((

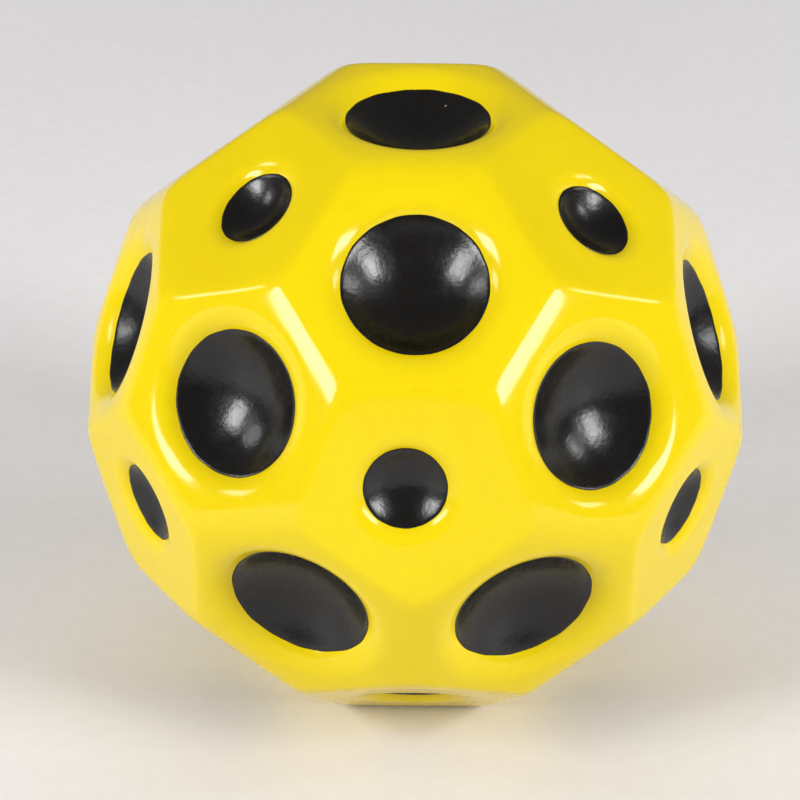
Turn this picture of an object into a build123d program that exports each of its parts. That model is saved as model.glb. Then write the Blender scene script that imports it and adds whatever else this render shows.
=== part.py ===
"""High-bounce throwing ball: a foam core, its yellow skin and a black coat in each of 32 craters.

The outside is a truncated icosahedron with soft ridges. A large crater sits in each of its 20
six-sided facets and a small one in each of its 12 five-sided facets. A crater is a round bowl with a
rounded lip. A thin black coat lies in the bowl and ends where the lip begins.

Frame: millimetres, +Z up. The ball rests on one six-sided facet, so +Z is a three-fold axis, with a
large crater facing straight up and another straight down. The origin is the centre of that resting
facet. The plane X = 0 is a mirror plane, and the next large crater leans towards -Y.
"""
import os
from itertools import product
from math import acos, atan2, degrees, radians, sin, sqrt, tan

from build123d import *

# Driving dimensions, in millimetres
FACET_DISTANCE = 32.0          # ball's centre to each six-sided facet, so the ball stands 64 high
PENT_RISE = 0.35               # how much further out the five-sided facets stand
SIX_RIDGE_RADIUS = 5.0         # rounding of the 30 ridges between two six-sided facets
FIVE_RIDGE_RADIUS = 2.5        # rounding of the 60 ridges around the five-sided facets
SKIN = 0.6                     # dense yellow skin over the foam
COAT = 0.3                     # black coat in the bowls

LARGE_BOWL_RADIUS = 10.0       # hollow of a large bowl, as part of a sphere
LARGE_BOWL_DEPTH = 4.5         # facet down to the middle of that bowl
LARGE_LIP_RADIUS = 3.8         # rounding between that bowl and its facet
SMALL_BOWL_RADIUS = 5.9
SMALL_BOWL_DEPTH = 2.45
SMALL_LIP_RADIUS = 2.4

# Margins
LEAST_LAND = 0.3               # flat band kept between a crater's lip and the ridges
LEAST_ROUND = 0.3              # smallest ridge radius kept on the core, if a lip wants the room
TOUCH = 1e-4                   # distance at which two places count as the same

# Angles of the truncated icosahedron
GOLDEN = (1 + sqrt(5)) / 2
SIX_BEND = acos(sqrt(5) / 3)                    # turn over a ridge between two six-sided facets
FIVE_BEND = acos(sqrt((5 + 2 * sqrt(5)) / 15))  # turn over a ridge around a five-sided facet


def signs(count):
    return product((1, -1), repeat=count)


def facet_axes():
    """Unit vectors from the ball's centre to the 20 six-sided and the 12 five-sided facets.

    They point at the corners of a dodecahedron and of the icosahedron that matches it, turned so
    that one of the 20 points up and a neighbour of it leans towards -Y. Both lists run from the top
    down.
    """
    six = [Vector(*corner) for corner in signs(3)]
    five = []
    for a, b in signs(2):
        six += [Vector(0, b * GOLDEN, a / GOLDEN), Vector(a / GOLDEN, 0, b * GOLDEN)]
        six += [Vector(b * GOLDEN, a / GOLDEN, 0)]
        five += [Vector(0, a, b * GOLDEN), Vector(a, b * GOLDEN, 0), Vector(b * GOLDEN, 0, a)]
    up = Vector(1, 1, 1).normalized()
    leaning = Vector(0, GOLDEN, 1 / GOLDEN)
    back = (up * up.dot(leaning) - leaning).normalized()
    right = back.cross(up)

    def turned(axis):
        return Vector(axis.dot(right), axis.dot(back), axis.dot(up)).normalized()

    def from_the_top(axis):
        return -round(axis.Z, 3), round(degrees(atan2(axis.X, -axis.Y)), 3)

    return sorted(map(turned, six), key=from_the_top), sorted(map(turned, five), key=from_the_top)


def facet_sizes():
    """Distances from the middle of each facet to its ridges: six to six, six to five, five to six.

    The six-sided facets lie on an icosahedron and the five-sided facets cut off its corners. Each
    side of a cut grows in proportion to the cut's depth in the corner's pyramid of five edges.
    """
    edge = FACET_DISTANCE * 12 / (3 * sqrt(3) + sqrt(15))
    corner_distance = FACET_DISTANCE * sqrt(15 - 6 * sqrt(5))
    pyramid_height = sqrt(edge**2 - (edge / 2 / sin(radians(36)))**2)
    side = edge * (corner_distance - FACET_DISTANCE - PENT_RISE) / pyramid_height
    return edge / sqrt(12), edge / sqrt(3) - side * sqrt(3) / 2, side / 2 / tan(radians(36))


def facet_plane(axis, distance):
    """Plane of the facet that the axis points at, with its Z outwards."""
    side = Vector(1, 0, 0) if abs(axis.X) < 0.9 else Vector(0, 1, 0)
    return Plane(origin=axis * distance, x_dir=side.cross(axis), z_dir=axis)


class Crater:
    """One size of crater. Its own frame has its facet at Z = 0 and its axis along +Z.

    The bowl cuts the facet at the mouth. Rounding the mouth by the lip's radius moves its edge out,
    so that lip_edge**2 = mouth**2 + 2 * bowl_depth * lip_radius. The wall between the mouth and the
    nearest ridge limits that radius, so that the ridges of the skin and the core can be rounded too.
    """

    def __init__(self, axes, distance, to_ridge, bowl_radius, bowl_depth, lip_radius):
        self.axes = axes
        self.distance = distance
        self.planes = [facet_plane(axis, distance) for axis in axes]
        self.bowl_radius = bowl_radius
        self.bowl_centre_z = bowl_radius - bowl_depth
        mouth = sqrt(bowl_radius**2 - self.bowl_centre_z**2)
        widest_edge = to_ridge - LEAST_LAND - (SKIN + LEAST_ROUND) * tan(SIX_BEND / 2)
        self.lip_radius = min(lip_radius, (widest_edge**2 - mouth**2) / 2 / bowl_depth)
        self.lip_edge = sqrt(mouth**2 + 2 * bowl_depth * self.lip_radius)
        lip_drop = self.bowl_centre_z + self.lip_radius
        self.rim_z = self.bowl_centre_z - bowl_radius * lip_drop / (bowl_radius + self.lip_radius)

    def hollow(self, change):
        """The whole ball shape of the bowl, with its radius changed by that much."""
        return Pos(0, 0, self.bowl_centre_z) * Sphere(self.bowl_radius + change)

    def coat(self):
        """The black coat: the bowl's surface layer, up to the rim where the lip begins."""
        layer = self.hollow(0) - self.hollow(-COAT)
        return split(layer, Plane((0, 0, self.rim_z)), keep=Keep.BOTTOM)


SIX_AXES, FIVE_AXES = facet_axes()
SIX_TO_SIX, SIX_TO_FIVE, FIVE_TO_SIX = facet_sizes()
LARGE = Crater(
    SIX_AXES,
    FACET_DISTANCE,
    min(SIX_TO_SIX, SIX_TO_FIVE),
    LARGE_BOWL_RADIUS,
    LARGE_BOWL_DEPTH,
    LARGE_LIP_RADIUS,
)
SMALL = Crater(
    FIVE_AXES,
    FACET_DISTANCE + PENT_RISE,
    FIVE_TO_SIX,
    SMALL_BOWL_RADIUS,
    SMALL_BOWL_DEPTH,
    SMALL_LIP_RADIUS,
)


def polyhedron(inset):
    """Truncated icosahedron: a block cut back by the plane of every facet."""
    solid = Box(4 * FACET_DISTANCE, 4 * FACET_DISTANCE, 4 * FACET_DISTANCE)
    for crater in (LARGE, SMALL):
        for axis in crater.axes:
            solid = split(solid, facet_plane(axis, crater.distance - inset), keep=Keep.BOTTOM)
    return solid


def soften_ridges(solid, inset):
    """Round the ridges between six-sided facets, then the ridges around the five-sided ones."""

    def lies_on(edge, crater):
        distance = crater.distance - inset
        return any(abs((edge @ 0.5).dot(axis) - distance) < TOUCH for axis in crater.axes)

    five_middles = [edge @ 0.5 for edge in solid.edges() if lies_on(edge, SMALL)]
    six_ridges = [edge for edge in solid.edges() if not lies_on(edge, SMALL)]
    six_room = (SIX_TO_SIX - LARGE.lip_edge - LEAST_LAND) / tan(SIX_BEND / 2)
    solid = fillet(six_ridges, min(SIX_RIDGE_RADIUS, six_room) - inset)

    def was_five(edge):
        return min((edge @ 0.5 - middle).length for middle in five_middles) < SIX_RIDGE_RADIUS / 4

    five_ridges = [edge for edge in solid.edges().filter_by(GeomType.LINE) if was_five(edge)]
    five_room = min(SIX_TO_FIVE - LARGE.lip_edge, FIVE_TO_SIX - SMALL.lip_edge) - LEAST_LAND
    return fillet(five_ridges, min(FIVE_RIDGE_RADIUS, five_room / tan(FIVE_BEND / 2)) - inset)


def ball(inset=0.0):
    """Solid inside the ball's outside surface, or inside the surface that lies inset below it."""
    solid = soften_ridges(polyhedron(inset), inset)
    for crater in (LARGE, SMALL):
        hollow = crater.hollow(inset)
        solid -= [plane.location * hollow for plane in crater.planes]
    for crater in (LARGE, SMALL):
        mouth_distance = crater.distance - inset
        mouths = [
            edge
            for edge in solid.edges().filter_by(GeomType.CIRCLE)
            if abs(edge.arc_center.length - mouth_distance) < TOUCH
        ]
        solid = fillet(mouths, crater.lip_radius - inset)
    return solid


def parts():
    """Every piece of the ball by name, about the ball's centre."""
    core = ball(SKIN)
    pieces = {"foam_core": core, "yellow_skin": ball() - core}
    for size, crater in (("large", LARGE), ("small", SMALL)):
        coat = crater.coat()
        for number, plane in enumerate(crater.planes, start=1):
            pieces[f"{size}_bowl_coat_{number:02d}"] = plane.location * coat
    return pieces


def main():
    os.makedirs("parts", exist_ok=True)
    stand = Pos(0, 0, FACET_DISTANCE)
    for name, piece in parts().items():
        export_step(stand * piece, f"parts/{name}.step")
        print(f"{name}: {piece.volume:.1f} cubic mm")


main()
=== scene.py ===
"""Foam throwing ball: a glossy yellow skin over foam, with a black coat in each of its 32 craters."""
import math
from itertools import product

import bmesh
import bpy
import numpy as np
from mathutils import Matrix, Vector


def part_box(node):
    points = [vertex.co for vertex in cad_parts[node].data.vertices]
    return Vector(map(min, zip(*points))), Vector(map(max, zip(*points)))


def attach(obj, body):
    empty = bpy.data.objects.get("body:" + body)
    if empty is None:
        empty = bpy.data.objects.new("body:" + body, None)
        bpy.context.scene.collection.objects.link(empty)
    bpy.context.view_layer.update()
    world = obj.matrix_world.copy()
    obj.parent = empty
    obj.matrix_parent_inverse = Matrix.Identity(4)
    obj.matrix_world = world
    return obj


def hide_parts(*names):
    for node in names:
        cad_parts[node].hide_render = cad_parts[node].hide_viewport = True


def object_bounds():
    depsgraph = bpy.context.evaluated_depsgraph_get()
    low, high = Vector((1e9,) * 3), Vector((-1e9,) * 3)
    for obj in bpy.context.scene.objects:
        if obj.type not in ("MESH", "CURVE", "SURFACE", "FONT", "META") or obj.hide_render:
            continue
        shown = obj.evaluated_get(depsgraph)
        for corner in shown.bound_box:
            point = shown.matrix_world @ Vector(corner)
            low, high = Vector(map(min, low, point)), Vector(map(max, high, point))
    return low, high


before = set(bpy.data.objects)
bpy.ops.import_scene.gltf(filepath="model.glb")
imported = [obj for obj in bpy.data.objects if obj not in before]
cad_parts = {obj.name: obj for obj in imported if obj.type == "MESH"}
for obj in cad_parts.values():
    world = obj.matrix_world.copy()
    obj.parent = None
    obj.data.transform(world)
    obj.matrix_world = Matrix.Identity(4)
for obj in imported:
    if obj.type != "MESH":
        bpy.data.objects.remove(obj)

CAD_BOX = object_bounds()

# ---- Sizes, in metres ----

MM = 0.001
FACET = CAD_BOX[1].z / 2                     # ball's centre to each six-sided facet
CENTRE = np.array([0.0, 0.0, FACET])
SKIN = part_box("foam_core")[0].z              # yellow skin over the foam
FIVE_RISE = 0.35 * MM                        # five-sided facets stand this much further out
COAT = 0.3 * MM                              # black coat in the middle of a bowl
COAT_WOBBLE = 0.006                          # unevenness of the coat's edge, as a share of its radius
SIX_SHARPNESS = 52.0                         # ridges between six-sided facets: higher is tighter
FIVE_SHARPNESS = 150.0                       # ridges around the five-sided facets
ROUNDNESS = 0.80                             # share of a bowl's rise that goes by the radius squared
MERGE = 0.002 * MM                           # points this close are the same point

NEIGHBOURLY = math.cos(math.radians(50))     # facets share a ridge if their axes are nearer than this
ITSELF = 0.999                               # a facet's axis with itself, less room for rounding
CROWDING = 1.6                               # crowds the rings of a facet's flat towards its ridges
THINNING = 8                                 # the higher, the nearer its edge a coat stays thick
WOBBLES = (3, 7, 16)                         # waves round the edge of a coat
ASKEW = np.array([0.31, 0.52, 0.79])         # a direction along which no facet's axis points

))

▶ **Exercise directions**
Return, unchanged, the run of lines above that opens with the line containing "core = ball(SKIN)" and closes with the line containing "shown = obj.evaluated_get(depsgraph)". Include both.

▶ **Exercise result**
    core = ball(SKIN)
    pieces = {"foam_core": core, "yellow_skin": ball() - core}
    for size, crater in (("large", LARGE), ("small", SMALL)):
        coat = crater.coat()
        for number, plane in enumerate(crater.planes, start=1):
            pieces[f"{size}_bowl_coat_{number:02d}"] = plane.location * coat
    return pieces


def main():
    os.makedirs("parts", exist_ok=True)
    stand = Pos(0, 0, FACET_DISTANCE)
    for name, piece in parts().items():
        export_step(stand * piece, f"parts/{name}.step")
        print(f"{name}: {piece.volume:.1f} cubic mm")


main()
=== scene.py ===
"""Foam throwing ball: a glossy yellow skin over foam, with a black coat in each of its 32 craters."""
import math
from itertools import product

import bmesh
import bpy
import numpy as np
from mathutils import Matrix, Vector


def part_box(node):
    points = [vertex.co for vertex in cad_parts[node].data.vertices]
    return Vector(map(min, zip(*points))), Vector(map(max, zip(*points)))


def attach(obj, body):
    empty = bpy.data.objects.get("body:" + body)
    if empty is None:
        empty = bpy.data.objects.new("body:" + body, None)
        bpy.context.scene.collection.objects.link(empty)
    bpy.context.view_layer.update()
    world = obj.matrix_world.copy()
    obj.parent = empty
    obj.matrix_parent_inverse = Matrix.Identity(4)
    obj.matrix_world = world
    return obj


def hide_parts(*names):
    for node in names:
        cad_parts[node].hide_render = cad_parts[node].hide_viewport = True


def object_bounds():
    depsgraph = bpy.context.evaluated_depsgraph_get()
    low, high = Vector((1e9,) * 3), Vector((-1e9,) * 3)
    for obj in bpy.context.scene.objects:
        if obj.type not in ("MESH", "CURVE", "SURFACE", "FONT", "META") or obj.hide_render:
            continue
        shown = obj.evaluated_get(depsgraph)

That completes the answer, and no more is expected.